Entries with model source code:
§

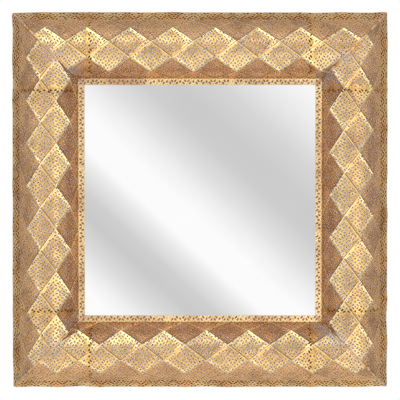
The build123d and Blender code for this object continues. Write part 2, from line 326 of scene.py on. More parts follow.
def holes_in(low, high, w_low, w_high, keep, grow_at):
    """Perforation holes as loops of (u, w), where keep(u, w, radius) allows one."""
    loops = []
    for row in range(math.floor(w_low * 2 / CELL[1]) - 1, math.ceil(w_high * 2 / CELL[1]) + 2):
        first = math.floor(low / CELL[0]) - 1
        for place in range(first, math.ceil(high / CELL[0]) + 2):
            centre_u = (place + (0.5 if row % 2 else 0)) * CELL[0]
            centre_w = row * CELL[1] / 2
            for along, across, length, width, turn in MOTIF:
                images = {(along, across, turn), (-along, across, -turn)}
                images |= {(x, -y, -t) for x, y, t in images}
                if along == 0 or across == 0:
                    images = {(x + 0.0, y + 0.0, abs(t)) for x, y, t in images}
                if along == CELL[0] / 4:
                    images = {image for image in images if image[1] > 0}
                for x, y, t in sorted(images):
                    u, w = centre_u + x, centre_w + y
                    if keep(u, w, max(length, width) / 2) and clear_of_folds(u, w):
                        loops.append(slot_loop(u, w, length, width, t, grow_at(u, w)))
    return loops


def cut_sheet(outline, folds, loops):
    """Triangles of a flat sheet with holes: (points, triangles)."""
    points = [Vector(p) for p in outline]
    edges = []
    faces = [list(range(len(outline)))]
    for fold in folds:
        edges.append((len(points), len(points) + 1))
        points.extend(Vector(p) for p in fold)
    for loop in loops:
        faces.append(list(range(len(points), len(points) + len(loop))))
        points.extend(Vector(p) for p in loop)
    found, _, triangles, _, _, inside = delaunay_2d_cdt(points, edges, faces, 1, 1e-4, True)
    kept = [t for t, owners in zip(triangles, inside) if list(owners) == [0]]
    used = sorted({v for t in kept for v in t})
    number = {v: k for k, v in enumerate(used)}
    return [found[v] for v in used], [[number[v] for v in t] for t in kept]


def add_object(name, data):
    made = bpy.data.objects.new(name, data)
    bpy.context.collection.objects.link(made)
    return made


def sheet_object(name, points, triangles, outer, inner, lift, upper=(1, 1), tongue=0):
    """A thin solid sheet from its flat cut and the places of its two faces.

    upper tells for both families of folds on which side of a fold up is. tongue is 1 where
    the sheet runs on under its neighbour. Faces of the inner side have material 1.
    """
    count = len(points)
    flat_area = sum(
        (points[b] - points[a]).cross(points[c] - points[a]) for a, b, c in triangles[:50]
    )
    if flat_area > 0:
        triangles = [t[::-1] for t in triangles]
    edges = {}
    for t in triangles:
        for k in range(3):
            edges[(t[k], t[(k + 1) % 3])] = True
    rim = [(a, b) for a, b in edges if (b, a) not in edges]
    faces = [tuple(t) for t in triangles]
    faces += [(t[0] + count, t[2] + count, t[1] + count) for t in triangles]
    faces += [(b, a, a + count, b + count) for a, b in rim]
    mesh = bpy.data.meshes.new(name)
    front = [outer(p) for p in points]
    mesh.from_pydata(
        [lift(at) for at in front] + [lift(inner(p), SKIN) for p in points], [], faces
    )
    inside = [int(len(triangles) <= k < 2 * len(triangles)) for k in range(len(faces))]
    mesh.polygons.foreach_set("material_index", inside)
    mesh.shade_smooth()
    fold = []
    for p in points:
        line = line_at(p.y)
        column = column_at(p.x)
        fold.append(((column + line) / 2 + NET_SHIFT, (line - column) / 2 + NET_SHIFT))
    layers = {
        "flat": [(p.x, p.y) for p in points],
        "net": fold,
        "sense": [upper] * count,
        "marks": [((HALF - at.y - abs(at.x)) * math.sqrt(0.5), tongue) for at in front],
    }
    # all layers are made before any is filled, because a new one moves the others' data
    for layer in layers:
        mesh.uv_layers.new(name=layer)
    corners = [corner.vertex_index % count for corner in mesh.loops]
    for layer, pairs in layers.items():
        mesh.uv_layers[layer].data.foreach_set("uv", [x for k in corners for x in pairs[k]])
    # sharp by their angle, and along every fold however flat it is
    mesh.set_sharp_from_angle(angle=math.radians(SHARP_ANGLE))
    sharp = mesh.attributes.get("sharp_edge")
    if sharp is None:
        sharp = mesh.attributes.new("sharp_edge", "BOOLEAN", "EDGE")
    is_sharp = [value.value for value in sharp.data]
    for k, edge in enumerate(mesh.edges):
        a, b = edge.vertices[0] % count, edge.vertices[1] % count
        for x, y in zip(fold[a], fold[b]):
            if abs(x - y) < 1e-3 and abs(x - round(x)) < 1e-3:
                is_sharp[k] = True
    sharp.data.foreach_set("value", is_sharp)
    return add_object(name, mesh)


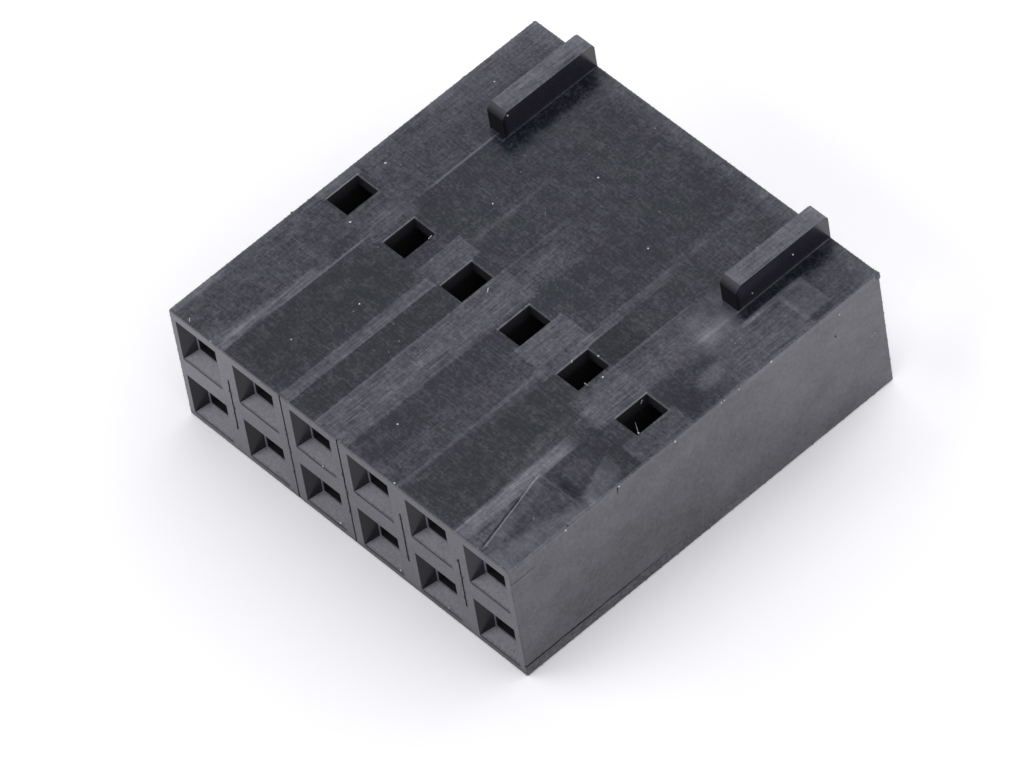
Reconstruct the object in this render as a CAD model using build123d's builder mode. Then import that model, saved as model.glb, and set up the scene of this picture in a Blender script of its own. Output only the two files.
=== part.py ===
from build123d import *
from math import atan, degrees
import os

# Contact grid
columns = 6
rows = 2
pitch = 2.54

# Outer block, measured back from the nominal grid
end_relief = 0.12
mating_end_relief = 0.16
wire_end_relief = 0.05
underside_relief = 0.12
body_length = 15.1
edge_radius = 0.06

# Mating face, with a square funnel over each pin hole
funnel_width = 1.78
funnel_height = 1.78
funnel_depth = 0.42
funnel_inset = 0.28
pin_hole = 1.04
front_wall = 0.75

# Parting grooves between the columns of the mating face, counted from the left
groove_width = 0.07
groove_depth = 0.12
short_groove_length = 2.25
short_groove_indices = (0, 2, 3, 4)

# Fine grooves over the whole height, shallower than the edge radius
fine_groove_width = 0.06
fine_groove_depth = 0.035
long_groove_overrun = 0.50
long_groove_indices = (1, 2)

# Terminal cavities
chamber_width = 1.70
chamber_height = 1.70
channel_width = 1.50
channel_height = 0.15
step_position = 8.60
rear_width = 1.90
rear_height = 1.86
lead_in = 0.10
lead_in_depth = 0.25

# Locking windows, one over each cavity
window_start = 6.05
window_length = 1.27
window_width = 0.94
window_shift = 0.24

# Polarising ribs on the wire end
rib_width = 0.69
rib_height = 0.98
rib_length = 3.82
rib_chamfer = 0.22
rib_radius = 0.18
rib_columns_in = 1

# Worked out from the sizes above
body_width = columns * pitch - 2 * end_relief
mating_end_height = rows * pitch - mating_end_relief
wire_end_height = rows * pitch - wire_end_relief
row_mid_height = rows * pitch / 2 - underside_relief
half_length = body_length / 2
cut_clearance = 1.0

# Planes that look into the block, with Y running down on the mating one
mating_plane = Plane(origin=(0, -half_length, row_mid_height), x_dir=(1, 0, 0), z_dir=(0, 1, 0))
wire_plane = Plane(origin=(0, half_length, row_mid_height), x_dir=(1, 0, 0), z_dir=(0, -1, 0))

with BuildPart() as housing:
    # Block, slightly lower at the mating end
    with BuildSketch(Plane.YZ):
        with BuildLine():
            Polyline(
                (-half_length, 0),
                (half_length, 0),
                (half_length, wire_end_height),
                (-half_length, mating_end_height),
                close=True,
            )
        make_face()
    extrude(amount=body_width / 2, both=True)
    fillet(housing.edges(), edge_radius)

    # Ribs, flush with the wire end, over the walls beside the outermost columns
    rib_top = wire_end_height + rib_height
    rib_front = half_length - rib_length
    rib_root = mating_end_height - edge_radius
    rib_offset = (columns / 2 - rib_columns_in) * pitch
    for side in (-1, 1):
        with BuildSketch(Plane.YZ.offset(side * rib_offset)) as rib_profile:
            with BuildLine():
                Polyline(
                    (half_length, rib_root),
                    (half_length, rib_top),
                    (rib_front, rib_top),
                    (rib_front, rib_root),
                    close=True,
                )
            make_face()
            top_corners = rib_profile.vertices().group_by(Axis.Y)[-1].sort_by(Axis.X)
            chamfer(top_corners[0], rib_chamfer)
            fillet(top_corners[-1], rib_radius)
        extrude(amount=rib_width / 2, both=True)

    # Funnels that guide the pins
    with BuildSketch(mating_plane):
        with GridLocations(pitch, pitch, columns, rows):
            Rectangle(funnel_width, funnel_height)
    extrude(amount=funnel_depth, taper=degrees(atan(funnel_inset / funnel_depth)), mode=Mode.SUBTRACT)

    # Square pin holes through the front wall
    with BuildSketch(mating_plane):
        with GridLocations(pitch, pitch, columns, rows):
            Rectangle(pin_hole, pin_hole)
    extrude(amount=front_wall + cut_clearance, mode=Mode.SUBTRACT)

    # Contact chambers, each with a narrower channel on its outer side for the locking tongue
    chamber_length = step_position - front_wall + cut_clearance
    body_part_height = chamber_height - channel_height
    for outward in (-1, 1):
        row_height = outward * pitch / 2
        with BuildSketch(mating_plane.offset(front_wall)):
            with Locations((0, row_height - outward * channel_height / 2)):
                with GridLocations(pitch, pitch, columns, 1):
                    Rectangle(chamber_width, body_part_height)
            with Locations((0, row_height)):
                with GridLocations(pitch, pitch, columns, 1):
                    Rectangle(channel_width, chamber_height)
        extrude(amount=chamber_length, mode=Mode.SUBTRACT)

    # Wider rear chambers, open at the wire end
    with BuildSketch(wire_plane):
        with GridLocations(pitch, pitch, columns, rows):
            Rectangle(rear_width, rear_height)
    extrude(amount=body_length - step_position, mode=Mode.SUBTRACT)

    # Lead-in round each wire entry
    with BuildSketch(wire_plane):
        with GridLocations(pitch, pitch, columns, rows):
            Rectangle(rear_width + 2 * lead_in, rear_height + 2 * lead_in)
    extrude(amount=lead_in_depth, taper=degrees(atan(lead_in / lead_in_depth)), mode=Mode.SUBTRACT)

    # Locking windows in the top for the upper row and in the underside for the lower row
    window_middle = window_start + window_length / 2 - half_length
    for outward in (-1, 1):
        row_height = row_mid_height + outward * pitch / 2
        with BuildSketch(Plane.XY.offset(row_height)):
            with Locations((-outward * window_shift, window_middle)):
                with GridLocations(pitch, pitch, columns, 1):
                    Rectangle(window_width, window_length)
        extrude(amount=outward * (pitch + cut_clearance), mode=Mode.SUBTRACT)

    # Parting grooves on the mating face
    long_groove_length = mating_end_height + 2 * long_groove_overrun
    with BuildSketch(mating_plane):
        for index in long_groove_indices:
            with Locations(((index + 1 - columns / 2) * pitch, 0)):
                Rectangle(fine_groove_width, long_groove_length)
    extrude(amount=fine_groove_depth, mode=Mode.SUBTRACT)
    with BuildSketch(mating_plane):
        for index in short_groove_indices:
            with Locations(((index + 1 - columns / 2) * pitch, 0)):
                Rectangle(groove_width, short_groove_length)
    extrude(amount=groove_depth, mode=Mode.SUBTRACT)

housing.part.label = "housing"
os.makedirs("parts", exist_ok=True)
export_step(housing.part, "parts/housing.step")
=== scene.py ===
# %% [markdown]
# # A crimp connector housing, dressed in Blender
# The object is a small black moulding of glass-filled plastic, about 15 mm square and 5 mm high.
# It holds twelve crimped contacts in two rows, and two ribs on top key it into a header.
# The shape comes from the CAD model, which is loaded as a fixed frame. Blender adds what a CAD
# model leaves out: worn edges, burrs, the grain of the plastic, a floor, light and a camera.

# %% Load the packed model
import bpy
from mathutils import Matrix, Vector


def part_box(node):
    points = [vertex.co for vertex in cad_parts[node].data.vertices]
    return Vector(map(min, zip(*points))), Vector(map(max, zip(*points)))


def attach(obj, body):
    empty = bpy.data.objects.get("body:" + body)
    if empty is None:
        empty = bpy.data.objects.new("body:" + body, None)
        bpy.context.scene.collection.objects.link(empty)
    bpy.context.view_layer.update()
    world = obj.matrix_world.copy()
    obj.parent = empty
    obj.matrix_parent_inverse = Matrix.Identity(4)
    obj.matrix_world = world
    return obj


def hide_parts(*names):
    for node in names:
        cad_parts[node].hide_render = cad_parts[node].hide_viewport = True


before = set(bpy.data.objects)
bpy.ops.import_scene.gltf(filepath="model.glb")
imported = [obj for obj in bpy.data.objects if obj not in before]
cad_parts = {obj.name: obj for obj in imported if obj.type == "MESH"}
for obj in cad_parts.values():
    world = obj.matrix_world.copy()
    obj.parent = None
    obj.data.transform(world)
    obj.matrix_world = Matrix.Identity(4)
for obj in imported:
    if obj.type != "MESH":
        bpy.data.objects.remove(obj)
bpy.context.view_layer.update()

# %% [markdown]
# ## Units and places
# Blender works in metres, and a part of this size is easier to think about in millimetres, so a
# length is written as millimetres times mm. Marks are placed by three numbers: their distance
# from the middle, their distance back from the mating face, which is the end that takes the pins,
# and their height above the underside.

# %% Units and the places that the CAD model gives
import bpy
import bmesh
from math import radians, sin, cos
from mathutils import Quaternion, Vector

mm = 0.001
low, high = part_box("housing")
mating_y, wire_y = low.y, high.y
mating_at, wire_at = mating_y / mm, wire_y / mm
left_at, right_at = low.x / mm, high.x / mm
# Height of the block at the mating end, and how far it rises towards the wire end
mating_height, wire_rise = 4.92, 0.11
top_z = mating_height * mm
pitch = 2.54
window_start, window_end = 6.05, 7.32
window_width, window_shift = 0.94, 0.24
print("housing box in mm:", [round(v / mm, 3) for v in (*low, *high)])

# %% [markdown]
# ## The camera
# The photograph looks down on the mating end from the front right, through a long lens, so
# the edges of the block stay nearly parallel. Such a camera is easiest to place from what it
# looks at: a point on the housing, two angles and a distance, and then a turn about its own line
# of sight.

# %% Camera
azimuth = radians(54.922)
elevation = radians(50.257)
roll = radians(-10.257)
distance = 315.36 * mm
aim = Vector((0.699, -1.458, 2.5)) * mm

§

> STATED EXERCISE
Above are the records. Copy the lines beginning at the one that has "zip(*points))), Vector(map(max, zip(*points)))" and ending with the one that has "before = set(bpy.data.objects)", unchanged.

> ANSWER TO THIS PROBLEM
    return Vector(map(min, zip(*points))), Vector(map(max, zip(*points)))


def attach(obj, body):
    empty = bpy.data.objects.get("body:" + body)
    if empty is None:
        empty = bpy.data.objects.new("body:" + body, None)
        bpy.context.scene.collection.objects.link(empty)
    bpy.context.view_layer.update()
    world = obj.matrix_world.copy()
    obj.parent = empty
    obj.matrix_parent_inverse = Matrix.Identity(4)
    obj.matrix_world = world
    return obj


def hide_parts(*names):
    for node in names:
        cad_parts[node].hide_render = cad_parts[node].hide_viewport = True


before = set(bpy.data.objects)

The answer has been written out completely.